HQA-data: A historical Question Answer Generation dataset From previous multi perspective conversation

Published: 15 December 2022| Version 1 | DOI: 10.17632/p85z3v45xk.1
Sabbir Hosen,


This is a Question Answering dataset based on the user's chat log. We found a dataset that contains two or multiple persons' conversations in text format; the dataset name is "The Ubuntu Dialog Corpus". From that dataset, we analyze the user’s chats based on dialogueID, which represents a unique chat room. Based on the dialougeID, we have merged those chats and converted them into context. We derived questions and answers from the context. Then, based on that context, we determine the starting and ending positions of the answer. Our dataset is available in two different formats: 1. Comma Separated Values (CSV), 2. JSON-formatted data. Each format contains 7323 contexts and 29150 QA pairs in the Train file.

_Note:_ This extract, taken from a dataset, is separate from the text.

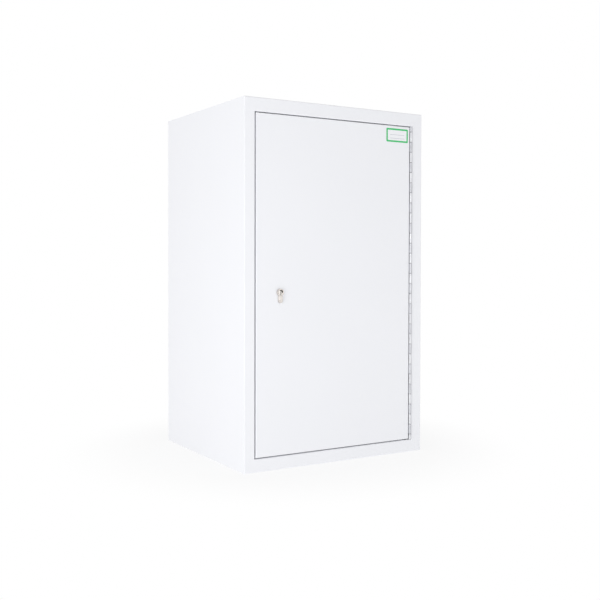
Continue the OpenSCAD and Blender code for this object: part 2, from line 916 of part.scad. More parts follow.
module lock_case() {
    floor_y = door_back_y + case_t;
    upper_slot = [upper_bar_x - bar_play, upper_bar_x + bar_w + bar_play];
    lower_slot = [lower_bar_x - bar_play, lower_bar_x + bar_w + bar_play];
    color(steel)
        difference() {
            union() {
                difference() {
                    block([case_l, door_back_y, case_b], [case_r, case_back_y, case_top]);
                    block([case_l + case_t, floor_y, case_b + case_t],
                          [case_r - case_t, case_back_y + 1, case_top - case_t]);
                }
                block([case_l, door_back_y, case_b - ear_h], [case_r, floor_y, case_top + ear_h]);
                cover_posts(case_post_r, door_back_y, case_back_y);
            }
            cylinder_hole(door_back_y - 1, floor_y + 1);
            case_mountings(case_screw_r, door_back_y - 1, floor_y + 1);
            cover_posts(cover_screw_r, case_back_y - cover_screw_len, case_back_y + 1);
            block([case_l - 1, bar_y0 - 0.3, gear_z - bolt_head_h / 2 - 0.3 - bolt_drop],
                  [case_l + case_t + 1, bolt_y1 + 0.3, gear_z + bolt_head_h / 2 + 0.3 - bolt_drop]);
            block([upper_slot[0], bar_y0 - bar_play, case_top - case_t - 1],
                  [upper_slot[1], bar_y1 + bar_play, case_top + 1]);
            block([lower_slot[0], bar_y0 - bar_play, case_b - 1],
                  [lower_slot[1], bar_y1 + bar_play, case_b + case_t + 1]);
            rod_x(cam_y, lock_z + cyl_screw_z, cyl_screw_r, case_l - 1, case_l + case_t + 1);
        }
}

module lock_cover() {
    color(steel)
        difference() {
            block([case_l, case_back_y, case_b], [case_r, cyl_rear_y, case_top]);
            cylinder_hole(case_back_y - 1, cyl_rear_y + 1);
            cover_posts(cover_screw_r, case_back_y - 1, cyl_rear_y + 1);
        }
}

module lock_cover_screws() {
    color(steel) {
        cover_posts(cover_screw_r, case_back_y - cover_screw_len, cyl_rear_y);
        cover_posts(cover_head_r, cyl_rear_y, cyl_rear_y + cover_head_t);
    }
}

module lock_case_screws() {
    ear_back = door_back_y + case_t;
    color(steel) {
        case_mountings(case_screw_r, door_back_y - case_screw_len, ear_back);
        case_mountings(case_head_r, ear_back, ear_back + case_head_t);
    }
}

module lock_gear_post() {
    floor_y = door_back_y + case_t;
    color(steel)
        translate([lock_x, 0, gear_z])
            difference() {
                union() {
                    rod_y(0, 0, post_foot_r, floor_y, bar_y0 - 0.4);
                    rod_y(0, 0, post_r, floor_y, gear_y1 + 3);
                }
                gear_groove();
            }
}

// The ring that the gear's clip fills, partly sunk in its post
module gear_groove() {
    difference() {
        rod_y(0, 0, clip_r, groove_y0, groove_y1);
        rod_y(0, 0, groove_r, groove_y0 - 1, groove_y1 + 1);
    }
}

module lock_gear_clip() {
    color(steel)
        translate([lock_x, 0, gear_z])
            difference() {
                gear_groove();
                block([-clip_mouth / 2, groove_y0 - 1, -clip_r - 1], [clip_mouth / 2, groove_y1 + 1, 0]);
            }
}

module cylinder_screw() {
    color(steel)
        at_lock() {
            rod_x(cam_y, cyl_screw_z, cyl_screw_r, case_l - lock_x, cyl_tail_r);
            rod_x(cam_y, cyl_screw_z, cyl_head_r, case_l - lock_x - cyl_head_t, case_l - lock_x);
        }
}

// ---------- Deadbolt and locking bars ----------

module deadbolt() {
    pitch_z = gear_z - pinion_r;
    body_top = pitch_z - rack_ded;
    bar_end = rack_reach + full_throw + pitch_len / 2;
    color(steel)
        union() {
            block([bolt_nose, bar_y0, gear_z - bolt_head_h / 2 - bolt_drop],
                  [bolt_head_r, bolt_y1, gear_z + bolt_head_h / 2 - bolt_drop]);
            block([bolt_head_r, bolt_y0, body_top - bolt_bar_h],
                  [lock_x + bar_end, bolt_y1, body_top]);
            along_y(bolt_y0, bolt_y1)
                translate([lock_x, pitch_z])
                    rack_teeth(-rack_reach, rack_reach + full_throw);
        }
}

// A locking bar along z from the pinion to its tip, with teeth on its inner edge.
// It is drawn on the left of the pinion, running up, and is turned half round for the other bar.
module locking_bar(tip) {
    tail = -rack_reach - full_throw - pitch_len / 2;
    block([-pinion_r - rack_ded - bar_w, bar_y0, tail], [-pinion_r - rack_ded, bar_y1, tip]);
    along_y(bar_y0, bar_y1)
        translate([-pinion_r, 0]) rotate(-90) rack_teeth(-rack_reach, rack_reach + full_throw);
}

module upper_locking_bar() {
    tip = opening_t - stop_lip - bar_clear - gear_z;
    color(steel)
        translate([lock_x, 0, gear_z])
            locking_bar(tip);
}

module lower_locking_bar() {
    tip = gear_z - opening_b - stop_lip - bar_clear;
    color(steel)
        translate([lock_x, 0, gear_z])
            rotate([0, 180, 0])
                locking_bar(tip);
}

// Something once for each guide, at the middle of its bar
module each_guide() {
    for (z = upper_guides)
        translate([upper_bar_x + bar_w / 2, 0, z]) children();
    for (z = lower_guides)
        translate([lower_bar_x + bar_w / 2, 0, z]) children();
}

// The two screws of every guide
module guide_mountings(r, y0, y1) {
    each_guide()
        for (x = [-guide_screw_x, guide_screw_x])
            rod_y(x, 0, r, y0, y1);
}

module rod_guides() {
    top_y = bar_y1 + guide_over;
    color(nylon)
        difference() {
            each_guide()
                block([-guide_w / 2, door_back_y, -guide_h / 2], [guide_w / 2, top_y, guide_h / 2]);
            each_guide()
                block([-bar_w / 2 - bar_play, bar_y0 - bar_play, -guide_h],
                      [bar_w / 2 + bar_play, bar_y1 + bar_play, guide_h]);
            guide_mountings(guide_screw_r, door_back_y - 1, top_y + 1);
        }
}

module rod_guide_screws() {
    top_y = bar_y1 + guide_over;
    color(steel) {
        guide_mountings(guide_screw_r, door_back_y - guide_screw_len, top_y);
        guide_mountings(guide_head_r, top_y, top_y + guide_head_t);
    }
}

// ---------- Nodes ----------

left_side_panel();
right_side_panel();
top_panel();
base_panel();
back_panel();
wall_fixing_plates();
shelf_upright_front_left();
shelf_upright_front_right();
shelf_upright_rear_left();
shelf_upright_rear_right();
shelf_clips();
frame_hinge_leaf();
hinge_pin();
frame_hinge_rivets();
door_buffers();
lower_shelf();
middle_shelf();
upper_shelf();
door_skin();
door_liner();
door_stiffener();
door_hinge_leaf();
door_hinge_rivets();
label();
lock_case();
lock_cover();
lock_cover_screws();
lock_case_screws();
lock_gear_post();
lock_gear_clip();
cylinder_body();
cylinder_screw();
driver_pins();
pin_springs();
chamber_plugs();
rod_guides();
rod_guide_screws();
cylinder_plug();
key_pins();
cam_gear();
drive_gear();
bolt_pinion();
deadbolt();
upper_locking_bar();
lower_locking_bar();
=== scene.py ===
# %% [markdown]
# # A lockable medicine cabinet
# A cabinet like this hangs in a clinic or a first-aid room. It is folded from thin sheet steel,
# sprayed with white powder and baked, so its shape is simple and its looks are in small things:
# soft folds, a shadow gap round the door, a long hinge and a key lock.
# The construction model is already packed. This lesson loads it as a fixed frame, dresses it with
# materials, and swaps plain parts for finer ones that sit in the same places.

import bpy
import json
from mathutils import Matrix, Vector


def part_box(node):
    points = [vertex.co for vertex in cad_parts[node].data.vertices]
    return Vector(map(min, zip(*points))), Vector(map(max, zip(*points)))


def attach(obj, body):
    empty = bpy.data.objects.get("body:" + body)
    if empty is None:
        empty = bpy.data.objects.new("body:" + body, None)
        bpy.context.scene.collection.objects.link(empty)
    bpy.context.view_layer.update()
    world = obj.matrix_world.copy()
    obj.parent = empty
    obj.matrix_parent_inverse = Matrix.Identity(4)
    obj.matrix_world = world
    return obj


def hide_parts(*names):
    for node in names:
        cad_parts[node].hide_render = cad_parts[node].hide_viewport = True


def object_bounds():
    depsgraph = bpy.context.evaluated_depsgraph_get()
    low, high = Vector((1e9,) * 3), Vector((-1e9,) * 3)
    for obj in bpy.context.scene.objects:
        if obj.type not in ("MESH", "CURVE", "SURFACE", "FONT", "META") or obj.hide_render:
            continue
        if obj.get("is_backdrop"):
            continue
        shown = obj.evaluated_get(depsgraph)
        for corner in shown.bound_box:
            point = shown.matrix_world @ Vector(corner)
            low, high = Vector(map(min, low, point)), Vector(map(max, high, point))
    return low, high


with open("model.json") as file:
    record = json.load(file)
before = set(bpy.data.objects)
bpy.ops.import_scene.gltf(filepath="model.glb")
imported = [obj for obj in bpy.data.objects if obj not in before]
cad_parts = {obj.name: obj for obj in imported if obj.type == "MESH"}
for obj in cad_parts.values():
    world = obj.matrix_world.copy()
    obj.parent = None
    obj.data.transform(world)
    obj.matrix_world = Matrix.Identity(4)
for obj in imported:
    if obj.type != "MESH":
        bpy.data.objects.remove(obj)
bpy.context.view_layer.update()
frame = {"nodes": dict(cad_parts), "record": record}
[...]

And there are 2041 contexts and 7288 QA pairs in the Test file. In total, there are 9364 contexts and 36438 QA pairs in our dataset.


Steps to reproduce

First, we consider all conversations from The Ubuntu Dialogue Corpus as Raw data. We transform context based on the dialogueID derived from raw data. The context is passed to T5, a pre-trained QA-generated model. This model creates questions and answers based on context. From the contexts, we find the answers' starting and ending positions.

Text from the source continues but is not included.